Faut-il voir en l’arrivée de Martelly au pouvoir l’aboutissement de l’opération qui a été formellement lancée avec le coup d’état militaire du 30 septembre 1991, dont le but ultime était de casser le grand élan démocratique qui avait amené une large coalition de secteurs divers à l’accession au pouvoir lors des élections de décembre 1990 ?
On se rappellera que, dans le contexte international de la chute du mur de Berlin (1989) suivi de trois années de répression et d’un embargo douloureux (sélectif), le mouvement démocratique et populaire, privé de ressources humaines précieuses, passées par les armes ou obligées de s’expatrier, a été mis en déroute.

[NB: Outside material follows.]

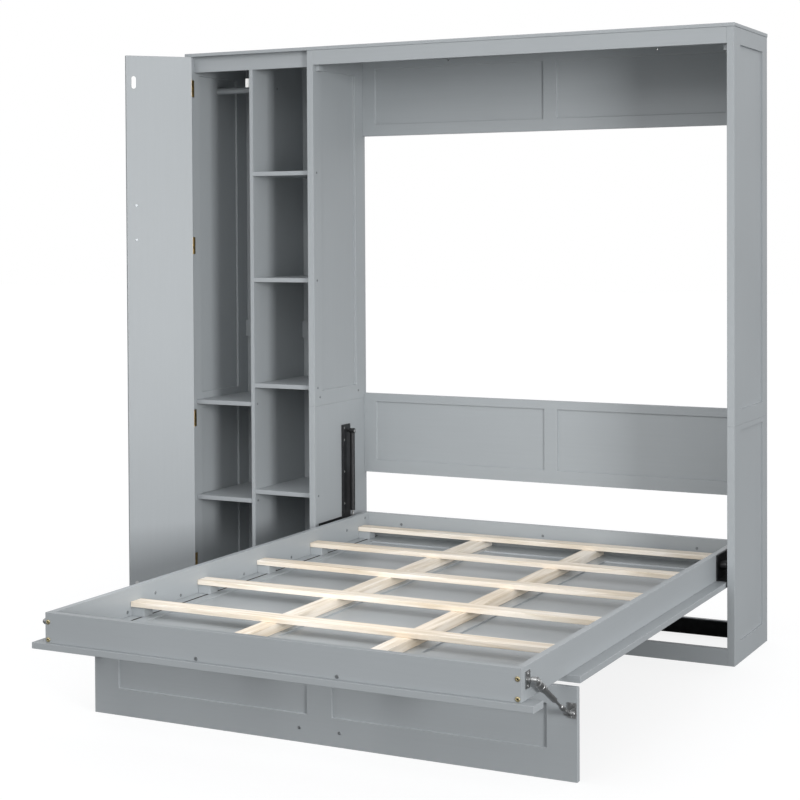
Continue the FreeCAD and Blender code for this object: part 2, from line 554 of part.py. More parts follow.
for i, z in enumerate(HINGE_Z):
    low = f"{z} - hinge_long / 2"
    parts = [box(f"door_leaf_fixed_{i}", bay_left, "door_axis_y + 4", low, "1", "21", "hinge_long"),
             rod(f"door_pin_{i}", "Z", "door_axis_x", "door_axis_y", low, 1.5, "hinge_long")]
    for k, (start, length) in enumerate(((0, 21), (43, 21))):
        parts.append(rod(f"door_knuckle_fixed_{i}_{k}", "Z", "door_axis_x", "door_axis_y",
                         f"{low} + {start}", "knuckle_radius", length))
        parts.append(box(f"door_web_fixed_{i}_{k}", bay_left, "door_axis_y", f"{low} + {start}",
                         "1", "4", length))
    fixed.append(joined(f"door_hinge_fixed_{i}", *parts))
    knuckle = joined(f"door_hinge_turning_{i}",
                     box(f"door_leaf_turning_{i}", "door_axis_x + 0.5", "door_axis_y + 4", low, "1",
                         "18", "hinge_long"),
                     box(f"door_web_turning_{i}", "door_axis_x + 0.5", "door_axis_y",
                         f"{low} + 21.4", "1", "4", "21.2"),
                     rod(f"door_knuckle_turning_{i}", "Z", "door_axis_x", "door_axis_y",
                         f"{low} + 21.4", "knuckle_radius", "21.2"))
    moving.append(less(f"door_hinge_moving_{i}", knuckle,
                       rod(f"door_knuckle_bore_{i}", "Z", "door_axis_x", "door_axis_y", low, 1.6,
                           "hinge_long")))
group("door_hinge_leaves_cabinet", *fixed)
door_parts["door_hinge_leaves_door"] = group("door_hinge_leaves_closed", *moving)

doc.recompute()
hinge = Vector(SIZES["door_axis_x"], SIZES["front_y"] + SIZES["door_axis_y"], 0)
for label, closed in door_parts.items():
    # a compound of one link carries the swing of the whole door as its own placement
    swung = doc.addObject("Part::Compound", label)
    swung.Links = [closed]
    swing = Rotation(Vector(0, 0, 1), -SIZES["door_open"])
    swung.Placement = Placement(hinge - swing.multVec(hinge), swing)

NODES = """right_side_lower right_side_upper partition_lower partition_upper closet_side top_board
top_rail base_rails base_stiffener upper_back_panel lower_back_panel stop_blocks
closet_top_rail closet_plinth closet_floor divider closet_back_lower closet_back_upper
closet_back_batten open_shelves door_bay_shelves clothes_rod door_catch
cabinet_screws left_lift_bracket right_lift_bracket door_hinge_leaves_cabinet
left_rail right_rail head_rail foot_rail side_ledges foot_ledge face_panel bearers slat_blocks slats
corner_bolts rail_screws left_bed_bracket right_bed_bracket leg_hinge_leaves_bed stay_rail_brackets
leg_panel leg_pull leg_pull_screws leg_hinge_leaves_leg stay_leg_brackets
door_panel door_pull door_pull_screws door_strike door_bumper door_hinge_leaves_door
left_strut_tube right_strut_tube left_strut_rod right_strut_rod stay_tubes stay_rods""".split()

doc.recompute()
for obj in doc.Objects:
    bad = [word for word in ("Invalid", "Error") if word in obj.State]
    assert not bad, f"{obj.Name}: {obj.State}"
for pocket, label in checks:
    base = pocket.BaseFeature.Shape.Volume
    assert pocket.Shape.Volume < base - 10, f"{label}: {pocket.Name} removed nothing"
total = 0.0
for name in NODES:
    obj = doc.getObject(name)
    assert obj is not None, name
    shape = obj.Shape
    assert not shape.isNull() and shape.isValid(), name
    assert len(shape.Solids) >= 1, name
    total += shape.Volume
    shape.exportStep(f"parts/{name}.step")
print(len(NODES), "nodes,", round(total / 1e9, 4), "cubic metres")
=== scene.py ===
import math

import bpy
import numpy as np
from mathutils import Matrix, Vector


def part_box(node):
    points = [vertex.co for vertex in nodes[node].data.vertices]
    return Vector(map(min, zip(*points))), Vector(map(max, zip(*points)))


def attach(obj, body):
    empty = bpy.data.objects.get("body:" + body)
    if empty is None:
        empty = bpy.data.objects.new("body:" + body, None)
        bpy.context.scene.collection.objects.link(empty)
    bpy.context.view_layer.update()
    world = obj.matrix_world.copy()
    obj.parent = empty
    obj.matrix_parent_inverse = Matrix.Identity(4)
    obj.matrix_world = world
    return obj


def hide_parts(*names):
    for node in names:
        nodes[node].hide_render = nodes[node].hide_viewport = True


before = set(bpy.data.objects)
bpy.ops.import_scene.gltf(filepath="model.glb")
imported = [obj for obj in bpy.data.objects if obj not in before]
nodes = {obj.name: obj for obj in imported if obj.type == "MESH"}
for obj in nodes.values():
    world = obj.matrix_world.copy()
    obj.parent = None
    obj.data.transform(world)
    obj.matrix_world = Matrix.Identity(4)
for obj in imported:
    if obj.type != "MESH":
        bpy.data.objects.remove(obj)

scene = bpy.context.scene
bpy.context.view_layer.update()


# ---- The camera ---------------------------------------------------------------------------
# Set up at eye height from the right of the bed, some five and a half metres from the cabinet,
# with a short telephoto lens whose frame is shifted down so that upright edges stay upright.
YAW, PITCH, ROLL = (math.radians(angle) for angle in (27.11, -1.25, -0.30))
forward = Vector((-math.sin(YAW) * math.cos(PITCH), math.cos(YAW) * math.cos(PITCH), math.sin(PITCH)))
level = Vector((math.cos(YAW), math.sin(YAW), 0))
upward = level.cross(forward)
right = math.cos(ROLL) * level + math.sin(ROLL) * upward
upward = math.cos(ROLL) * upward - math.sin(ROLL) * level

lens = bpy.data.cameras.new("room_camera")
lens.lens = 79.44
lens.sensor_width = 36
lens.shift_x, lens.shift_y = 0.0193, -0.1694
camera = bpy.data.objects.new("room_camera", lens)
camera.matrix_world = Matrix.Translation((2.3976, -5.6319, 1.4457)) @ Matrix(
    (right, upward, -forward)).transposed().to_4x4()
scene.collection.objects.link(camera)
scene.camera = camera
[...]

Le retour à l’ordre constitutionnel, réclamé par la résistance, a été accompagné, en 1994, d’une nouvelle occupation militaire américaine approuvée par le pouvoir en exil. Ce dernier s’est également engagé à accepter l’orientation économique extrovertie combattue par les mouvements sociaux depuis la révolte populaire de 1986.
Les assauts répétés subis par ces mouvements ainsi que des opérations de dévoiement des militants par l’argent et le clientélisme dans des conditions de précarité grandissante, ont certes sérieusement modifié les rapports de forces et enlevé l’hégémonie du processus social aux forces progressistes. Mais l’attachement aux valeurs de démocratie et de justice sociale ne cesse d’être revendiqué, aussi bien par de jeunes organisations que par des structures qui datent des années 1980. Cependant, ceci ne signifie nullement que les acquis démocratiques sont irréversibles.
(...)
[1] Un peu plus d’1 million d’électeurs ont pris part aux élections sur une population en âge de voter estimée à environ 4,5 millions de personnes. Martelly a recueilli plus de 700 mille de voix parmi la population qui s’est rendue aux urnes le 20 mars.